3. L’introspection abs­traite des singes — qui porte sou­vent sur ce que cela signi­fie d’être un singe capable d’introspection abs­traite — se heurte depuis long­temps à cette dif­fi­cul­té. Nous sommes bien en peine d’appréhender le fait d’être constitué·es de matière ani­mée, ou le fait qu’un jour, de manière incom­pré­hen­sible, nous ne serons plus animé·es. Nous ne par­ve­nons pas à com­prendre com­ment la matière ani­mée génère la conscience, la conscience de la conscience, et la conscience du fait que nous sommes inca­pables de sai­sir la mesure de notre conscience. Tout comme nous ne com­pre­nons pas la vie, nous ne com­pre­nons pas com­ment la conscience, ou ce que nous appe­lons de manière réduc­trice « l’esprit », naît dans et par l’animation de la matière. Il serait bon que nous gar­dions éga­le­ment à l’esprit le fait que nous ne com­pre­nons pas l’existence de notre esprit.

4. Étant don­né que nous fai­sons l’expérience du monde et de nous-mêmes dans et par notre conscience, il est com­pré­hen­sible que nous nous iden­ti­fiions à cette conscience. Il est beau­coup moins évident de com­prendre pour­quoi nous insis­tons à la qua­li­fier de manière réduc­trice « esprit » ou, pour être plus pré­cis, pour­quoi nous per­sis­tons à n’associer cette conscience qu’avec l’agglomérat de neu­rones situé dans notre boite crâ­nienne[2]. La conscience naît de la matière ani­mée et imprègne toute notre maté­ria­li­té (à l’exception des ongles de nos orteils, de nos che­veux et de nos os, ces par­ties de nous, notam­ment, qui résistent le mieux à la décom­po­si­tion). La sen­sa­tion, et sur­tout l’émotion, sont vécues, c’est-à-dire res­sen­ties, par une enti­té qu’il convien­drait de nom­mer « corps-esprit ». J’ai néan­moins ren­con­tré beau­coup de gens qui pensent que leurs sen­ti­ments sont dans leur cer­veau, et qui s’imaginent qu’ils pour­raient extir­per leur conscience de leur corps sans qu’elle en soit le moins du monde alté­rée. Je ne peux com­prendre cela que comme le pro­duit d’un refou­le­ment extrême et/ou (ce qui revient peut-être au même) d’une pul­sion de trans­cen­dance tel­le­ment impla­cable qu’elle déforme volon­tai­re­ment ce qui par­vient à la conscience humaine, phénoménologiquement.
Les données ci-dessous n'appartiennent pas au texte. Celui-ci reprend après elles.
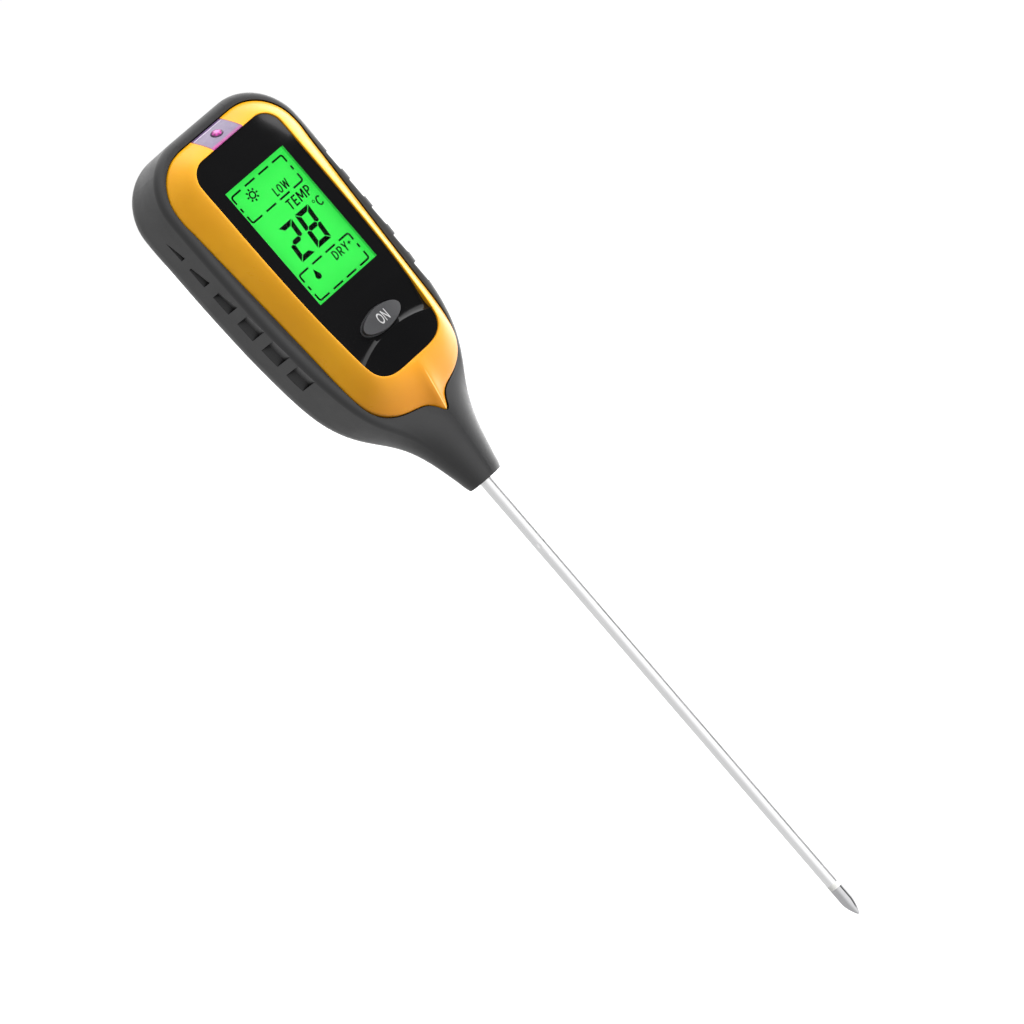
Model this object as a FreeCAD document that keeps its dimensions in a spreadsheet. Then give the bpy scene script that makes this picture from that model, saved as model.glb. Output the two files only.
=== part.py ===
import FreeCAD, Part
import Sketcher
import math
import os
from FreeCAD import Vector

# Hand-held digital soil meter: a case on a narrowing neck, with a long probe.
# +Z points up the case, the display faces -Y, +X is on the right as the display is
# read.  The origin is on the probe's axis, where the probe leaves the neck.

os.makedirs("parts", exist_ok=True)
doc = FreeCAD.newDocument("soil_moisture_meter")

# ---------------------------------------------------------------- dimensions
sheet = doc.addObject("Spreadsheet::Sheet", "Dims")
DIMENSIONS = [
    ("case_top", 150.5, "height of the case above the origin"),
    ("case_half", 31.75, "half width of the case"),
    ("case_front", 9.5, "front rim of the case is this far in front of the axis"),
    ("case_back", 19.1, "back of the case is this far behind the axis"),
    ("corner_top", 20.0, "radius of the case's upper corners seen from the front"),
    ("round_front", 3.0, "rounding of the front rim"),
    ("round_back", 9.0, "rounding of the back"),
    ("wall", 2.2, "wall thickness of the case"),
    ("parting", 13.0, "plane between the main housing and the rear cover"),
    ("parting_gap", 0.22, "visible gap at that plane"),
    ("land_rise", 0.4, "raised flat land on the back"),
    ("land_w", 44.0, "width of that land"),
    ("land_low", 47.0, "lower end of that land"),
    ("land_high", 136.0, "upper end of that land"),
    ("face_y", 16.5, "face panel is this far in front of the axis"),
    ("panel_t", 1.6, "face panel thickness"),
    ("panel_gap", 0.15, "gap round the face panel"),
    ("lcd_w", 28.6, "visible display width"),
    ("lcd_low", 79.2, "lower edge of the visible display"),
    ("lcd_high", 126.4, "upper edge of the visible display"),
    ("window_gap", 0.04, "gap round the display window"),
    ("key_z", 63.0, "height of the power key's centre"),
    ("key_w", 17.3, "width of the power key"),
    ("key_tall", 7.6, "height of the power key"),
    ("key_gap", 0.16, "gap round the power key"),
    ("key_rise", 1.3, "crown of the power key in front of the panel"),
    ("tube_r", 2.5, "probe tube outer radius"),
    ("groove_r", 2.28, "radius of the retaining groove just inside the neck"),
    ("tube_bore", 2.0, "probe tube inner radius"),
    ("tube_end", 177.0, "probe tube ends this far below the origin"),
    ("ring_len", 1.9, "insulating ring length"),
    ("tip_len", 5.8, "straight part of the probe tip"),
    ("cone_len", 5.9, "pointed part of the probe tip"),
    ("tip_round", 0.7, "radius at the point"),
    ("core_r", 0.6, "inner conductor radius"),
    ("liner_r", 1.2, "liner outer radius"),
    ("liner_bore", 0.64, "liner inner radius"),
    ("bush_r", 4.5, "neck bush outer radius"),
    ("bush_top", 10.0, "neck bush upper end"),
    ("bush_nose", 0.1, "neck bush sits this far inside the end of the neck"),
    ("collar_r", 5.4, "probe retaining collar radius"),
    ("collar_t", 4.4, "probe retaining collar height"),
    ("boss_r", 3.1, "case screw boss radius"),
    ("boss_x", 22.4, "case screw spacing from the centre, upper pair"),
    ("boss_low_x", 20.0, "the same, lower pair"),
    ("boss_high", 130.5, "upper pair of case screws"),
    ("boss_low", 47.0, "lower pair of case screws"),
    ("screw_r", 1.2, "case screw shank radius"),
    ("screw_head_r", 2.3, "case screw head radius"),
    ("board_y", 8.0, "front of the circuit board, in front of the axis"),
    ("board_t", 1.6, "circuit board thickness"),
    ("board_w", 42.0, "circuit board width"),
    ("board_low", 46.5, "circuit board lower edge"),
    ("board_high", 137.0, "circuit board upper edge"),
    ("glass_w", 32.4, "display glass width"),
    ("glass_low", 76.0, "display glass lower edge"),
    ("glass_high", 130.0, "display glass upper edge"),
    ("glass_t", 1.1, "display glass thickness"),
    ("light_t", 2.5, "backlight thickness"),
    ("door_w", 32.8, "battery door width"),
    ("door_low", 41.5, "battery door lower end"),
    ("door_high", 110.0, "battery door upper end"),
    ("door_t", 1.9, "battery door thickness"),
    ("door_gap", 0.14, "gap round the battery door"),
    ("tongue_w", 1.1, "door tongues stand out this far at each side"),
    ("battery_w", 26.2, "battery width"),
    ("battery_d", 17.2, "battery thickness"),
    ("battery_h", 46.2, "battery can height"),
    ("battery_low", 52.6, "lower end of the battery"),
    ("battery_back", 15.9, "back of the battery"),
]
for row, (alias, number, note) in enumerate(DIMENSIONS, start=1):
    sheet.set("A%d" % row, alias)
    sheet.set("B%d" % row, repr(number))
    sheet.set("C%d" % row, note)
    sheet.setAlias("B%d" % row, alias)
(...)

5. Depuis que les singes ont com­men­cé à consi­gner leurs intros­pec­tions abs­traites — il y a à peine une frac­tion de nano­se­conde à l’échelle de la vie sur la pla­nète — nous essayons d’échapper au fait que nous sommes une conscience incar­née. « Les corps meurent, donc nous ne sommes pas des corps. » « Les corps ont faim, soif, souffrent, aspirent, peuvent être bles­sés, donc ils ne sont pas nous. » Notre phi­lo­so­phie et notre lit­té­ra­ture sont jon­chées de telles for­mules mépri­santes ; le corps n’y est consi­dé­ré que comme une infâme « infec­tion[3] », une chose embar­ras­sante et condam­née à périr. Et à en croire Pla­ton — qui en est aus­si res­pon­sable que tous ceux qui ont per­pé­tué ce men­songe per­ni­cieux —, nous devrions ten­ter de nous dis­so­cier de sa per­fide étreinte ter­restre, et de nous éle­ver, à force de pure abs­trac­tion, dans le ciel immor­tel. Comme si une telle chose était pos­sible. Comme si les humains pou­vaient direc­te­ment contem­pler le centre du soleil sans détruire le tis­su de leurs yeux.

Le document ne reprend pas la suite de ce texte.